What you will do
Using the data below, return the stretch from the line that contains "outlet_path = [run_5, bend_4, run_6]" through the line that contains "obj.data.transform(world)", both included, exactly as it stands and nothing beyond it.

Supplied information
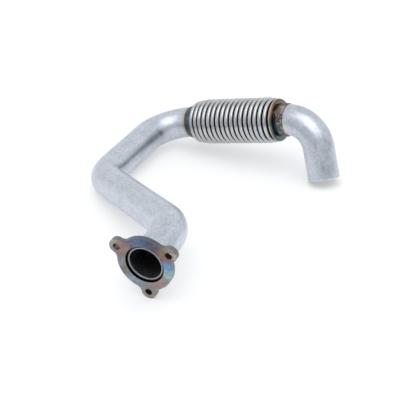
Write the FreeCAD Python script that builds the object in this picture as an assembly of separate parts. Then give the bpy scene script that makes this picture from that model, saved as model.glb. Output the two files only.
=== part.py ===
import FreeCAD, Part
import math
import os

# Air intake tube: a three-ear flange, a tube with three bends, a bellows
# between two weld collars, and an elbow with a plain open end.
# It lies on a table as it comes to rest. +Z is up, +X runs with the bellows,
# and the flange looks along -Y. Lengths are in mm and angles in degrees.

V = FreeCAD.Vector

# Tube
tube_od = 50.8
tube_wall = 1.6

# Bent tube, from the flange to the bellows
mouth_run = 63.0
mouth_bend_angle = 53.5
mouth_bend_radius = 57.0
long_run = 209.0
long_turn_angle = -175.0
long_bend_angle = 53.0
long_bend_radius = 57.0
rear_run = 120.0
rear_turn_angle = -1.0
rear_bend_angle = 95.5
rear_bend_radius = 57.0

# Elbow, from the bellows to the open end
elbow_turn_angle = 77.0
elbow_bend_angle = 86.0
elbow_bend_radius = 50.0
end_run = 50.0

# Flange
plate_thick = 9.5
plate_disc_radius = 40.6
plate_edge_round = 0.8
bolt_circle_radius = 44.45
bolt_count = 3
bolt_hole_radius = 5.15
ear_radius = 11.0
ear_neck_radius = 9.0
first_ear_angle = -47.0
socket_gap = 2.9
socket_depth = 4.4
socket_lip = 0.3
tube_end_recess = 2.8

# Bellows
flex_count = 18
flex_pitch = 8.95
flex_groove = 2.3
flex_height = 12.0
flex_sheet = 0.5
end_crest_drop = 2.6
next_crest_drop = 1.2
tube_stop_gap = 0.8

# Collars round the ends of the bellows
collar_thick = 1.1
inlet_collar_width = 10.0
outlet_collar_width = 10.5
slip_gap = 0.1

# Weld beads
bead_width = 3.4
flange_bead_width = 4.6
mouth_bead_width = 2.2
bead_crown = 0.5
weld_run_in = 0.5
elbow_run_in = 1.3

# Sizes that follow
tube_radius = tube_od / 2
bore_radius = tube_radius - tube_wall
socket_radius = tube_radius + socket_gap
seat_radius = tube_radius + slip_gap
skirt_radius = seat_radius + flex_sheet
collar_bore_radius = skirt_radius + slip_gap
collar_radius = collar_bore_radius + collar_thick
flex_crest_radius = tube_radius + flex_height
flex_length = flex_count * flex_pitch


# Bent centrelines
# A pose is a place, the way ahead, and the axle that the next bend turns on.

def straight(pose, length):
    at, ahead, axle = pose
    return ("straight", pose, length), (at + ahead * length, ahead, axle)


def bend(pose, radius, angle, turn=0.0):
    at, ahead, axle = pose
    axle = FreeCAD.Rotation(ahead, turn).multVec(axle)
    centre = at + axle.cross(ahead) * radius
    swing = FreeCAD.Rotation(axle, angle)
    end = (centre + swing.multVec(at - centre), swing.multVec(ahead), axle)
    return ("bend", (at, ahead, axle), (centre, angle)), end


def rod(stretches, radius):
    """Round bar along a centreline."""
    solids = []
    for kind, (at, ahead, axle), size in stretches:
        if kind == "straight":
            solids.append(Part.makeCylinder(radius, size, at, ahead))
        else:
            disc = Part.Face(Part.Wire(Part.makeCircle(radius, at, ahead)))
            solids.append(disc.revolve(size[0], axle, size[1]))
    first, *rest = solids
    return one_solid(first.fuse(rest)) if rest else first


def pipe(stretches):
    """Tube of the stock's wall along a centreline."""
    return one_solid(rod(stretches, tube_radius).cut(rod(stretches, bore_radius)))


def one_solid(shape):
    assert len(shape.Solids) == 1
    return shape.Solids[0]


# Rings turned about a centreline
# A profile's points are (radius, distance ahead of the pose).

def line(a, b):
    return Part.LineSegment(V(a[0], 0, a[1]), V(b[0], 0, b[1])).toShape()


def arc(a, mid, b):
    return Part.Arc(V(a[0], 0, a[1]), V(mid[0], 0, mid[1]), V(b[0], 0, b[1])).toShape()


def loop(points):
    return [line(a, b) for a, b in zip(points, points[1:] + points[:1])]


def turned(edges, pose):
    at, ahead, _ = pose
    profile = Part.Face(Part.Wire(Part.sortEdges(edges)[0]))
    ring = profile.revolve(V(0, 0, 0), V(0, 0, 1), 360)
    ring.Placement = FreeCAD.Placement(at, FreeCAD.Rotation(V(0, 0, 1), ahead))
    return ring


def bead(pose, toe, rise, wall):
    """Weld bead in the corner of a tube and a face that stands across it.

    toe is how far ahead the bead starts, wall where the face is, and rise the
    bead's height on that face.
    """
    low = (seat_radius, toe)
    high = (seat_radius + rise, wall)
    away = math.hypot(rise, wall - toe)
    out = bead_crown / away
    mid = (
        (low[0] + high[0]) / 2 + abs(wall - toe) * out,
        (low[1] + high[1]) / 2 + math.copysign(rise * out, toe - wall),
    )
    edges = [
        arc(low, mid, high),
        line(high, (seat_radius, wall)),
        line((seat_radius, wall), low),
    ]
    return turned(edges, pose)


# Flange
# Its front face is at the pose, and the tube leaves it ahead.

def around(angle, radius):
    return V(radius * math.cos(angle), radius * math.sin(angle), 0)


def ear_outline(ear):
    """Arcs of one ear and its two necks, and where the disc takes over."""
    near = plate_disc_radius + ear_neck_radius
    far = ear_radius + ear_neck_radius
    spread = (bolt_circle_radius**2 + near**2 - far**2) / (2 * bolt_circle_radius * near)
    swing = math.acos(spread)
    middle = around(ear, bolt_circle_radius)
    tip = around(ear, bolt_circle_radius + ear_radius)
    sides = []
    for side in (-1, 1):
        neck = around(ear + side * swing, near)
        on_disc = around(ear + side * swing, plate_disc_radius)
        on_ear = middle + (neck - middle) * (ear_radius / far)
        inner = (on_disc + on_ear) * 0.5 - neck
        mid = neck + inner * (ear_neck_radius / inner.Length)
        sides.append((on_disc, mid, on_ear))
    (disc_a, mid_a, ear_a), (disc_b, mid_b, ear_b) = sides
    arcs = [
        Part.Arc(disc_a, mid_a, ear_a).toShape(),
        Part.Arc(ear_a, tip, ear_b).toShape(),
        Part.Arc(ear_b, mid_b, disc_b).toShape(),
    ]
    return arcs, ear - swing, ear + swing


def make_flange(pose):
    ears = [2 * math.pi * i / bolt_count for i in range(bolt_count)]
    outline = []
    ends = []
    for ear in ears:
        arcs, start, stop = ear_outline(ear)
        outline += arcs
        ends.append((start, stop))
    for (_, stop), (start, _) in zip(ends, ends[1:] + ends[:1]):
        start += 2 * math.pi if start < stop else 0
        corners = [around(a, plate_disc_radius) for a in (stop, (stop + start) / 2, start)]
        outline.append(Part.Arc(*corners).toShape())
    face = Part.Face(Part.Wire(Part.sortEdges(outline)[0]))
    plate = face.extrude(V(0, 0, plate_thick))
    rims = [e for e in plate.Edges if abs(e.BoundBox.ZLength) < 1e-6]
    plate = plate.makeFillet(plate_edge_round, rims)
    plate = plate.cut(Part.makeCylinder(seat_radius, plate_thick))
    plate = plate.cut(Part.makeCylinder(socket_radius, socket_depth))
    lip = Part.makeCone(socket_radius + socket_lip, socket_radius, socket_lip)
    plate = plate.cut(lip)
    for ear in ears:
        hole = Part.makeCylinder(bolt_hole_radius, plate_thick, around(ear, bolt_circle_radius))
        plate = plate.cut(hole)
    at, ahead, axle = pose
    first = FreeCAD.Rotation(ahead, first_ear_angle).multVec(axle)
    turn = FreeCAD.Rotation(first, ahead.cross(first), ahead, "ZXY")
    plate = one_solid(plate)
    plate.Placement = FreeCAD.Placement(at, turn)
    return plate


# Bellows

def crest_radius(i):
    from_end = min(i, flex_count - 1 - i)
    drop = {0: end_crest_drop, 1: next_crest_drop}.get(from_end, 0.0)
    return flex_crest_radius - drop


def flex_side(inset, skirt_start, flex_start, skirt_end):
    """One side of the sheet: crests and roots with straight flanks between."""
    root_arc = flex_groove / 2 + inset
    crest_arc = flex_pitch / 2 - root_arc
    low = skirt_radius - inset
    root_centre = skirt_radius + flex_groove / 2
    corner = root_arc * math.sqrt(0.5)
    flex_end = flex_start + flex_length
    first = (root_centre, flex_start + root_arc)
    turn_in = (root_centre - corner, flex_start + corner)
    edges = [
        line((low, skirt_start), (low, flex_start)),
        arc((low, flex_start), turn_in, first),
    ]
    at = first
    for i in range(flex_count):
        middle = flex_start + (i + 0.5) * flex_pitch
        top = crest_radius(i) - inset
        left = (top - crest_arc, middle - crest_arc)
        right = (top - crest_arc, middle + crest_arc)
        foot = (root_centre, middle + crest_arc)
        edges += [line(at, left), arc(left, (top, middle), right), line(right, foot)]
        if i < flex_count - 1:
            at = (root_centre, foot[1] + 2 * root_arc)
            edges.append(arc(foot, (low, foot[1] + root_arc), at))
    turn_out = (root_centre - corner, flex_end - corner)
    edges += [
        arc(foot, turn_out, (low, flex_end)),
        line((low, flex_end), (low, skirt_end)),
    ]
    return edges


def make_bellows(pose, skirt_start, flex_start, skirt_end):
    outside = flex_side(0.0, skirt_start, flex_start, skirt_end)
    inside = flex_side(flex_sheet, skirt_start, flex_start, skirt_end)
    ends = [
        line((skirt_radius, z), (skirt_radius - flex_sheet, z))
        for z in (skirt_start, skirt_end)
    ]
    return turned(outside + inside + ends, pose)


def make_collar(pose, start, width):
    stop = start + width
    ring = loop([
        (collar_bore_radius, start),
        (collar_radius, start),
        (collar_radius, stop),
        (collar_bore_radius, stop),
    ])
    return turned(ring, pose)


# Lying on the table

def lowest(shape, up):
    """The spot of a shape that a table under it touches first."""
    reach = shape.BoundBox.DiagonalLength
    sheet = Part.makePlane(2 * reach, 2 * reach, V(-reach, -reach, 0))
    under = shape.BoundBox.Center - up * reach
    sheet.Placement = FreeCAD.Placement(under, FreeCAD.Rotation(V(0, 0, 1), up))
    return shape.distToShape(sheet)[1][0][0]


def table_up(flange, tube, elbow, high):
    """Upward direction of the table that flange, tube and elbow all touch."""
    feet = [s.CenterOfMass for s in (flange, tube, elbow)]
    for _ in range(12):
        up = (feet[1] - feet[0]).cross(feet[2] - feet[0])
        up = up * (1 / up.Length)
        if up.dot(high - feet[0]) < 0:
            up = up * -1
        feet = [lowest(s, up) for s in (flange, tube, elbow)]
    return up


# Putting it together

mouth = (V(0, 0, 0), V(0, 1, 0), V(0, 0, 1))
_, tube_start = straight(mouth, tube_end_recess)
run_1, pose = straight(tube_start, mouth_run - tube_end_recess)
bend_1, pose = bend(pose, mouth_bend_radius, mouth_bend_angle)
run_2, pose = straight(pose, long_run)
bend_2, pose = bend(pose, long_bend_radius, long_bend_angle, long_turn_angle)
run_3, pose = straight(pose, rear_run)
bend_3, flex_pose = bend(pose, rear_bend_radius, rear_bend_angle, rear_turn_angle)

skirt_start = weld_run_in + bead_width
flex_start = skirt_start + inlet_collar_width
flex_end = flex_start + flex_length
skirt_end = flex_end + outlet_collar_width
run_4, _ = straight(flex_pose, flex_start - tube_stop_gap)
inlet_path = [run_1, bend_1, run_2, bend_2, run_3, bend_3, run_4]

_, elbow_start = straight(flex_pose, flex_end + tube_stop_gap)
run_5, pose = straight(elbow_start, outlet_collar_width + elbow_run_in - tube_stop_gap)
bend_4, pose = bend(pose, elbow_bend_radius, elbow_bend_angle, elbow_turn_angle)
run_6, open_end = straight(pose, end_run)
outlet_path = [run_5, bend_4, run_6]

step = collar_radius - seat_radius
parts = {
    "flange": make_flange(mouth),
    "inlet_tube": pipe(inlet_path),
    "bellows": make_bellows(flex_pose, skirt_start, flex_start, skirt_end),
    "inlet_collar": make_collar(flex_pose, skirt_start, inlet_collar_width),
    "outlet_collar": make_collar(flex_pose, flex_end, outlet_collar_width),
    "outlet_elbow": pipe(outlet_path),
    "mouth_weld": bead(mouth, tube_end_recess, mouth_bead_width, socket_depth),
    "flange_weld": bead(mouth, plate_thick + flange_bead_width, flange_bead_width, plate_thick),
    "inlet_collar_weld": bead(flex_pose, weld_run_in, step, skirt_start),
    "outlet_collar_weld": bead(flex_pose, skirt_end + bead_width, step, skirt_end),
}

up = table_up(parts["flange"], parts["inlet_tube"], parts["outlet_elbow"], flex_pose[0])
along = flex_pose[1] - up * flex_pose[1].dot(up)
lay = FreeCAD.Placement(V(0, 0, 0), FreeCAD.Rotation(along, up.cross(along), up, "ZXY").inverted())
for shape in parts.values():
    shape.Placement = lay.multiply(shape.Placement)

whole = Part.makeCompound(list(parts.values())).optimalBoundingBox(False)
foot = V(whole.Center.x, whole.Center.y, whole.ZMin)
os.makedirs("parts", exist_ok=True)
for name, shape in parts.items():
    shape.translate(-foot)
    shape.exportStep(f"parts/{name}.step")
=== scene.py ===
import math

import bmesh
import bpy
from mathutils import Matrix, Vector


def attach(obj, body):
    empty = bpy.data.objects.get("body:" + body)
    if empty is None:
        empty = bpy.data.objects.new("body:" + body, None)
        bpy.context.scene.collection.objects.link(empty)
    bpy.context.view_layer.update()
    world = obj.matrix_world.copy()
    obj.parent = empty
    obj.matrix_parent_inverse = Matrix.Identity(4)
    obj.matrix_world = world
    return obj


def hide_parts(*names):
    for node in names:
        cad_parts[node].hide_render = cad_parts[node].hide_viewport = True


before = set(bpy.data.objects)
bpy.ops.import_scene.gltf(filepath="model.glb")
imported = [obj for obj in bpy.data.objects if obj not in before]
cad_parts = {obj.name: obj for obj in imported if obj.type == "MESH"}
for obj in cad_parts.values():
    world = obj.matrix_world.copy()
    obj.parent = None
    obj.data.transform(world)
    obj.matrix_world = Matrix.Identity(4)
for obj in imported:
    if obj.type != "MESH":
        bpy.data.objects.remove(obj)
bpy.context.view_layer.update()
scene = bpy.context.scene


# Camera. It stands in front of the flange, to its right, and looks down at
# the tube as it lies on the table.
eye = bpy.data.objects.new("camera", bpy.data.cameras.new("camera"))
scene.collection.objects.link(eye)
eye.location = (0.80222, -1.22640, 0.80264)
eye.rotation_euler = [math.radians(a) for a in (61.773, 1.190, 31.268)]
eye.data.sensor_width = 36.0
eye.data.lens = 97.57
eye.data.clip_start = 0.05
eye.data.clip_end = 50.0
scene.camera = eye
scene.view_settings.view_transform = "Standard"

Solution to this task
outlet_path = [run_5, bend_4, run_6]

step = collar_radius - seat_radius
parts = {
    "flange": make_flange(mouth),
    "inlet_tube": pipe(inlet_path),
    "bellows": make_bellows(flex_pose, skirt_start, flex_start, skirt_end),
    "inlet_collar": make_collar(flex_pose, skirt_start, inlet_collar_width),
    "outlet_collar": make_collar(flex_pose, flex_end, outlet_collar_width),
    "outlet_elbow": pipe(outlet_path),
    "mouth_weld": bead(mouth, tube_end_recess, mouth_bead_width, socket_depth),
    "flange_weld": bead(mouth, plate_thick + flange_bead_width, flange_bead_width, plate_thick),
    "inlet_collar_weld": bead(flex_pose, weld_run_in, step, skirt_start),
    "outlet_collar_weld": bead(flex_pose, skirt_end + bead_width, step, skirt_end),
}

up = table_up(parts["flange"], parts["inlet_tube"], parts["outlet_elbow"], flex_pose[0])
along = flex_pose[1] - up * flex_pose[1].dot(up)
lay = FreeCAD.Placement(V(0, 0, 0), FreeCAD.Rotation(along, up.cross(along), up, "ZXY").inverted())
for shape in parts.values():
    shape.Placement = lay.multiply(shape.Placement)

whole = Part.makeCompound(list(parts.values())).optimalBoundingBox(False)
foot = V(whole.Center.x, whole.Center.y, whole.ZMin)
os.makedirs("parts", exist_ok=True)
for name, shape in parts.items():
    shape.translate(-foot)
    shape.exportStep(f"parts/{name}.step")
=== scene.py ===
import math

import bmesh
import bpy
from mathutils import Matrix, Vector


def attach(obj, body):
    empty = bpy.data.objects.get("body:" + body)
    if empty is None:
        empty = bpy.data.objects.new("body:" + body, None)
        bpy.context.scene.collection.objects.link(empty)
    bpy.context.view_layer.update()
    world = obj.matrix_world.copy()
    obj.parent = empty
    obj.matrix_parent_inverse = Matrix.Identity(4)
    obj.matrix_world = world
    return obj


def hide_parts(*names):
    for node in names:
        cad_parts[node].hide_render = cad_parts[node].hide_viewport = True


before = set(bpy.data.objects)
bpy.ops.import_scene.gltf(filepath="model.glb")
imported = [obj for obj in bpy.data.objects if obj not in before]
cad_parts = {obj.name: obj for obj in imported if obj.type == "MESH"}
for obj in cad_parts.values():
    world = obj.matrix_world.copy()
    obj.parent = None
    obj.data.transform(world)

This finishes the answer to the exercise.